Cosa maggiormente determina l’assuefazione a questo stato di cose: l’impossibilità di un cambiamento condiviso, l’abitudine a non farci coinvolgere? e perché il sistema consumistico ha schiacciato le nostre coscienze secondo te, eppure non manca il modo di sapere.
Bellissima domanda, ci ho pensato spesso anche io. Sono giunto alla conclusione che a tutti noi fa bene non sapere certe cose. Come non ti chiedi che fine facciano i nostri rifiuti, o come funzionino le fogne. Chi le pulisce, chi ci lavora? fantasmi. Meglio non sapere.
Leggendo i tuoi racconti ho fatto un’altra riflessione, riguardo al nome dei polli da “carne” i broilers, ho cercato su internet la definizione: Il broiler è il pollo comune allevato esclusivamente per produrre carne, broiler è il nome tecnico dei pulcini destinati all’allevamento da carne. Ho dedotto che non solo cambiamo drammaticamente il destino degli animali creando una specie inesistente solo ai fini di sfruttamento, ma diamo anche nomi nuovi in un delirio di onnipotenza, cosa ne pensi?

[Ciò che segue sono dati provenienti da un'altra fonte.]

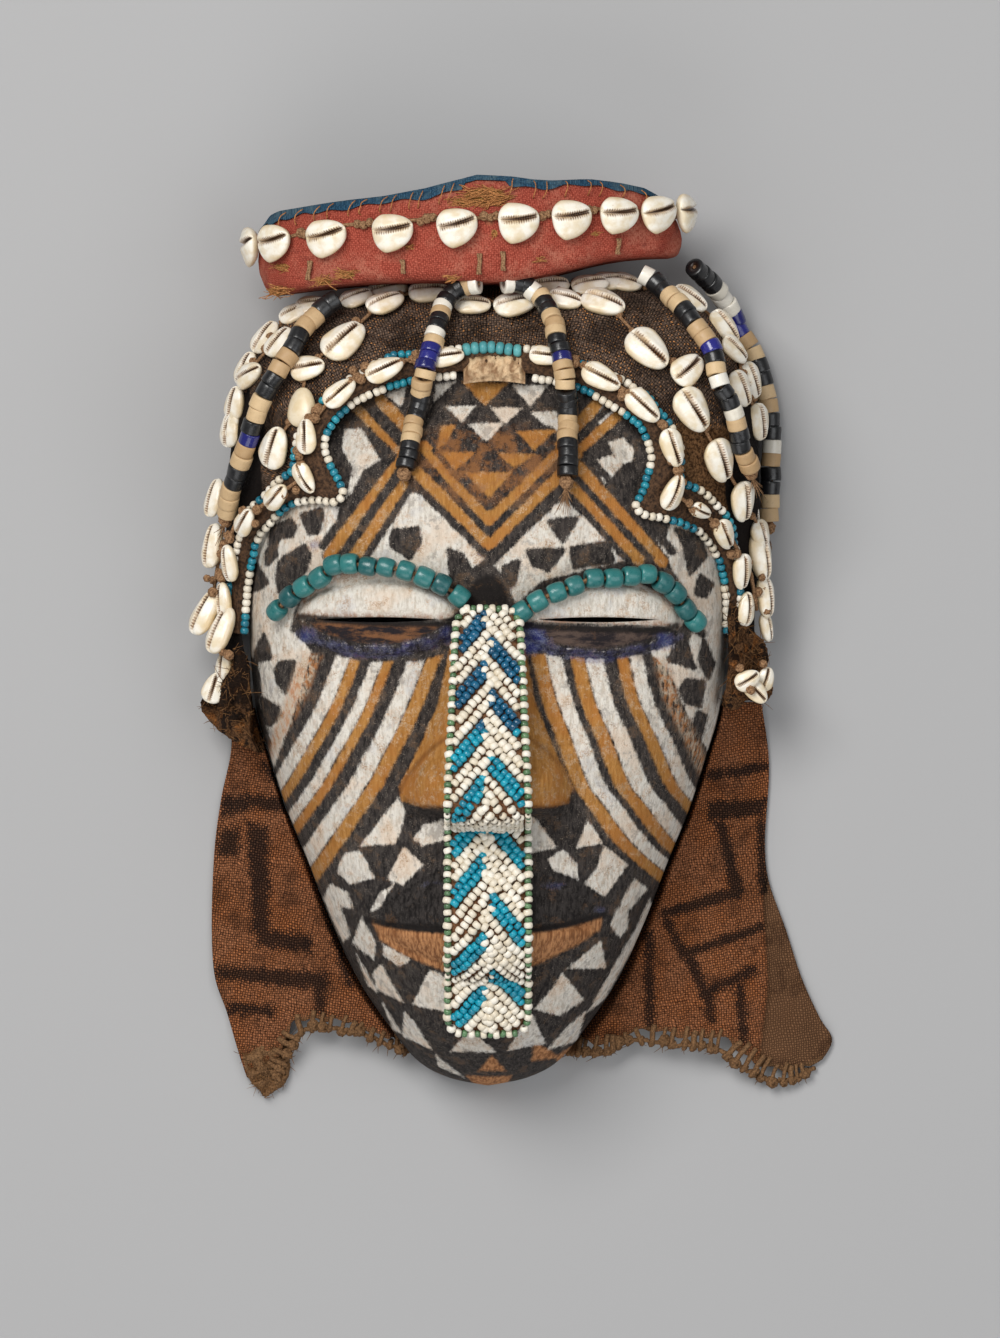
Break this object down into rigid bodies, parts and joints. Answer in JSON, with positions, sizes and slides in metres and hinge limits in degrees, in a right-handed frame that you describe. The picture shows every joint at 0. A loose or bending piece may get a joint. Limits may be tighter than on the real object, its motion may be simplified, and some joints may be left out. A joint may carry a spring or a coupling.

Esatto. pensa che molte miopatie come appunto il VERDE OREGON che si legge nel titolo non erano conosciute prima degli anni ’70 e cioè quando in America nascevano i primi allevamenti iperintensivi, aumentando le dimensioni del petto dei broilers (la parte che si vende di più e che costa di più) creando appunto una nuova miopatia. o comunque portandola a uno sviluppo tale che è diventata motivo di studio per i veterinari.
In alcuni momenti del tuo lavoro, hai fatto ricorso alla scrittura, hai poi deciso di far leggere le tue considerazioni, in presa diretta. Dici di non essere un’attivista, eppure credo che scrivere sia una forma di attivismo molto efficace, ci hai mai pensato in questa chiave?
No, perché nel mio caso finisce lì. Scrivo, ho scritto per anni di questo, ma lo tenevo per me. Senza nessun altro scopo. Forse era un attivismo egoistico per me. mi aiutava a superare tutto. lo stesso, la stanchezza, la solitudine che si crea e i rapporti personali che svaniscono. Ma è comunque il mio caso. magari per gli altri è diverso.
Domenico Cosentino, laureato in biologia da 13 anni lavora nella GDO nella sicurezza alimentare e negli ultimi sei ha lavorato nei macelli di società multinazionali. Editore indipendente, dall’anno scorso insieme a sua moglie ha aperto una libreria indipendente in Campania. Verde Oregon è la sua ultima raccolta di microracconti uscita per Strade Bianche, ex Stampa Alternativa.